SchemaRegistryError: Schema being registered is incompatible with an earlier schema for subject “example.test.FORWARD_TRANSITIVE-value”, details: [Incompatibility{type:READER_FIELD_MISSING_DEFAULT_VALUE, location:/fields/0, message:name, reader:{“type”:“record”,“name”:“Person”,“namespace”:“example.test.FORWARD_TRANSITIVE”,“fields”:[{“name”:“name”,“type”:“string”}]}, writer:{“type”:“record”,“name”:“Person”,“namespace”:“example.test.FORWARD_TRANSITIVE”,“fields”:[{“name”:“person_name”,“type”:{“type”:“record”,“name”:“Name”,“fields”:[{“name”:“first_name”,“type”:“string”,“default”:“<NOT_IN_USE>”},{“name”:“last_name”,“type”:“string”,“default”:“<NOT_IN_USE>”}]},“default”:{“first_name”:“<??>”,“last_name”:“<??>”}}]}}] (HTTP status code 409, SR code 409)

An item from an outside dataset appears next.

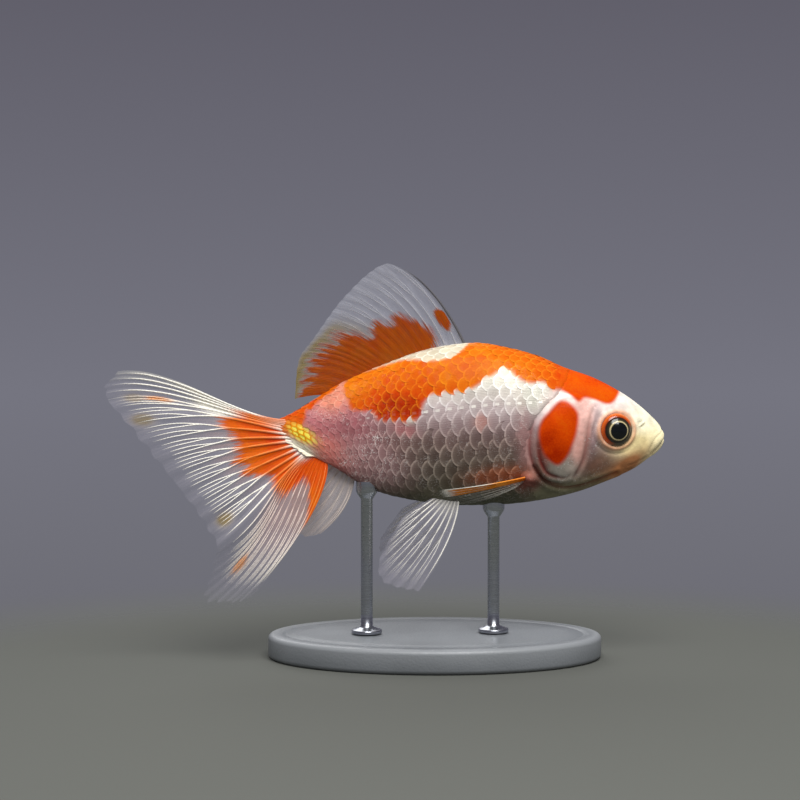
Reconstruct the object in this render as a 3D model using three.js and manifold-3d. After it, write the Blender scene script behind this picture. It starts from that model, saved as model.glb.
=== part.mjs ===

The above error also occurs at the corresponding step and cannot be continued, as stated in the reference document.

Conclusion

This article is mainly about the experimental process, but after experiencing it, it is also better to understand the best practices that should be followed for schema evolution.

The best practice principles for schema evolution are mentioned in this article.

Kafka - Confluent Schema Registry. Part 1

Let's talk about Kafka Schema Registry essentials. Repository contains examples of schema evolution - full…

blog.sysco.no

Make your primary key required.
Give default values to all the fields that could be removed in the future.
Be very careful when using ENUM as the can not evolve over time.
Do not rename fields. You can add aliases instead.
When evolving schema, ALWAYS give default values.
When evolving schema, NEVER remove, rename of the required field or change the type.

I’m not sure where his source is from, but the descriptions match my past experience quite well.